Sunday, January 18, 2015

Wisdom, Justice, Retardation

The Christian state of Georgia is preparing to bag itself another black man. Warren Hill, who was sentenced to life imprisonment for killing his girlfriend and then to execution for killing another prisoner, is scheduled for judicial cleansing on 27 January. This will mark the end of a long and frustrating process for the Christian state of Georgia, which has been thwarted in its quest for closure several times since sentence was pronounced a quarter of a century ago. Most recently, a stay of execution was granted because of the Christian state of Georgia's refusal to give proper information as to the source and nature of the drugs to be used in the lethal injection. Hill has also attempted to dodge his just desserts by being mentally retarded; the execution of people with learning disabilities is unconstitutional even in the Chrisitian state of Georgia, but this lily-livered liberalism has been balanced with the stipulation that the existence of such disabilities must be proved beyond reasonable doubt - a burden of proof which less civilised societies tend to reserve for the accusers.

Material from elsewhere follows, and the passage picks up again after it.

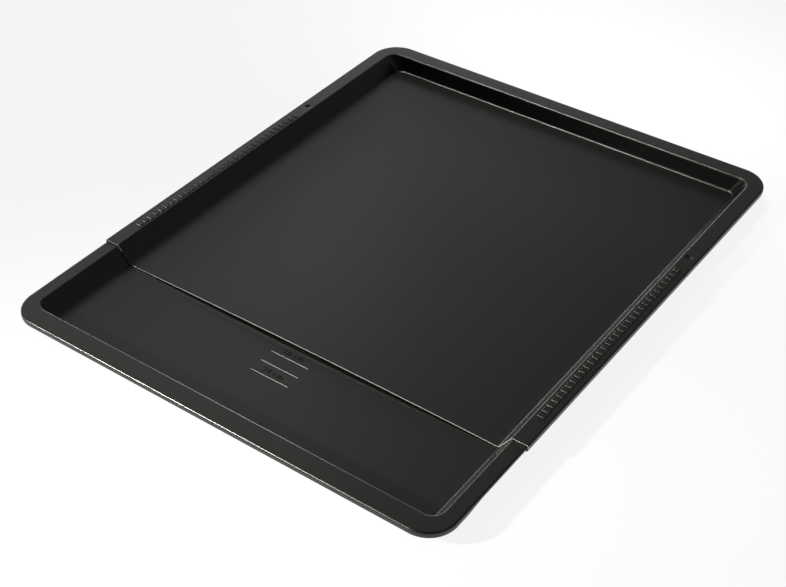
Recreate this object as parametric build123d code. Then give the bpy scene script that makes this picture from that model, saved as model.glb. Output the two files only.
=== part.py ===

Saturday, January 17, 2015

Give Us the Tools and We Will Ask You Nicely to Finish the Job

Britain's Head Boy has been emulating his spiritual godfather, the Reverend Tony, by doing the international statesman thingy in America. His pleas for eternal vigilance through perpetual surveillance having been duly brushed off, Britain's Head Boy has been busy securing the continued non-release of Guantánamo Bay's last British asset, on the grounds that the British government would suddenly develop legal scruples about spying on Shaker Aamer in the unfortunate eventuality of his not being deported to Saudi Arabia. Britain's Head Boy has also had a bit of a burble at a couple of senators, telling them that a vote for further sanctions against Iran could lead to further excuses for killing brown people. As a sometime front-man for the Middle Eastern arms trade and a perennially frustrated wog-bomber, Britain's Head Boy is no doubt uniquely qualified to persuade on that score.